#### COLLECTED DATA ####

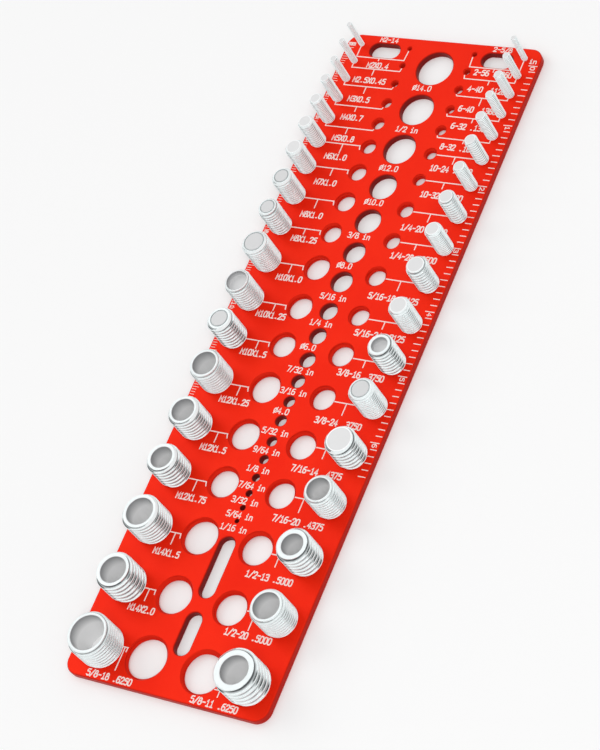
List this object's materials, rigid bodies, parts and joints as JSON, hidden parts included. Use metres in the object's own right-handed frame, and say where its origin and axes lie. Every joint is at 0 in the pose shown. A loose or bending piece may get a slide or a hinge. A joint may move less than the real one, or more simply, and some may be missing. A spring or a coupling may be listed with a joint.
{
  "type": "thread checker plate",
  "caption": "Flat red plate with threaded studs, tapped holes and plain gauge holes for sorting nuts, bolts and shanks by size.",
  "frame": {"origin": "centre of the plate's back face, on which it lies", "axes": "+Z out of the face that carries the studs, +Y along the plate towards the hanging slots, +X to the side with the inch threads"},
  "size_m": [0.08, 0.261, 0.0155],
  "materials": {
    "red_plate": "red anodised, satin",
    "stud_steel": "bright plated"
  },
  "bodies": {
    "root": {"plate": "red_plate", "stud_5_8_18": "stud_steel", "stud_m14x2": "stud_steel", "stud_m14x1_5": "stud_steel", "stud_m12x1_75": "stud_steel", "stud_m12x1_5": "stud_steel", "stud_m12x1_25": "stud_steel", "stud_m10x1_5": "stud_steel", "stud_m10x1_25": "stud_steel", "stud_m10x1": "stud_steel", "stud_m8x1_25": "stud_steel", "stud_m8x1": "stud_steel", "stud_m7x1": "stud_steel", "stud_m6x1": "stud_steel", "stud_m5x0_8": "stud_steel", "stud_m4x0_7": "stud_steel", "stud_m3x0_5": "stud_steel", "stud_m2_5x0_45": "stud_steel", "stud_m2x0_4": "stud_steel", "stud_5_8_11": "stud_steel", "stud_1_2_20": "stud_steel", "stud_1_2_13": "stud_steel", "stud_7_16_20": "stud_steel", "stud_7_16_14": "stud_steel", "stud_3_8_24": "stud_steel", "stud_3_8_16": "stud_steel", "stud_5_16_24": "stud_steel", "stud_5_16_18": "stud_steel", "stud_1_4_28": "stud_steel", "stud_1_4_20": "stud_steel", "stud_no10_32": "stud_steel", "stud_no10_24": "stud_steel", "stud_no8_32": "stud_steel", "stud_no6_32": "stud_steel", "stud_no6_40": "stud_steel", "stud_no4_40": "stud_steel", "stud_no2_56": "stud_steel"}
  },
  "joints": []
}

####

## STATED PROBLEM
Reproduce the listing shown above in its entirety, exactly.

## OUTPUT FOR THIS TASK
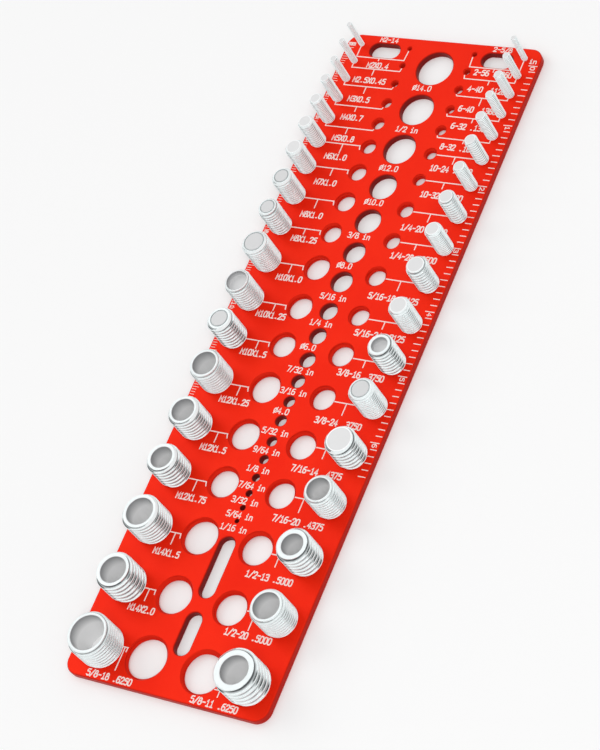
List this object's materials, rigid bodies, parts and joints as JSON, hidden parts included. Use metres in the object's own right-handed frame, and say where its origin and axes lie. Every joint is at 0 in the pose shown. A loose or bending piece may get a slide or a hinge. A joint may move less than the real one, or more simply, and some may be missing. A spring or a coupling may be listed with a joint.
{
  "type": "thread checker plate",
  "caption": "Flat red plate with threaded studs, tapped holes and plain gauge holes for sorting nuts, bolts and shanks by size.",
  "frame": {"origin": "centre of the plate's back face, on which it lies", "axes": "+Z out of the face that carries the studs, +Y along the plate towards the hanging slots, +X to the side with the inch threads"},
  "size_m": [0.08, 0.261, 0.0155],
  "materials": {
    "red_plate": "red anodised, satin",
    "stud_steel": "bright plated"
  },
  "bodies": {
    "root": {"plate": "red_plate", "stud_5_8_18": "stud_steel", "stud_m14x2": "stud_steel", "stud_m14x1_5": "stud_steel", "stud_m12x1_75": "stud_steel", "stud_m12x1_5": "stud_steel", "stud_m12x1_25": "stud_steel", "stud_m10x1_5": "stud_steel", "stud_m10x1_25": "stud_steel", "stud_m10x1": "stud_steel", "stud_m8x1_25": "stud_steel", "stud_m8x1": "stud_steel", "stud_m7x1": "stud_steel", "stud_m6x1": "stud_steel", "stud_m5x0_8": "stud_steel", "stud_m4x0_7": "stud_steel", "stud_m3x0_5": "stud_steel", "stud_m2_5x0_45": "stud_steel", "stud_m2x0_4": "stud_steel", "stud_5_8_11": "stud_steel", "stud_1_2_20": "stud_steel", "stud_1_2_13": "stud_steel", "stud_7_16_20": "stud_steel", "stud_7_16_14": "stud_steel", "stud_3_8_24": "stud_steel", "stud_3_8_16": "stud_steel", "stud_5_16_24": "stud_steel", "stud_5_16_18": "stud_steel", "stud_1_4_28": "stud_steel", "stud_1_4_20": "stud_steel", "stud_no10_32": "stud_steel", "stud_no10_24": "stud_steel", "stud_no8_32": "stud_steel", "stud_no6_32": "stud_steel", "stud_no6_40": "stud_steel", "stud_no4_40": "stud_steel", "stud_no2_56": "stud_steel"}
  },
  "joints": []
}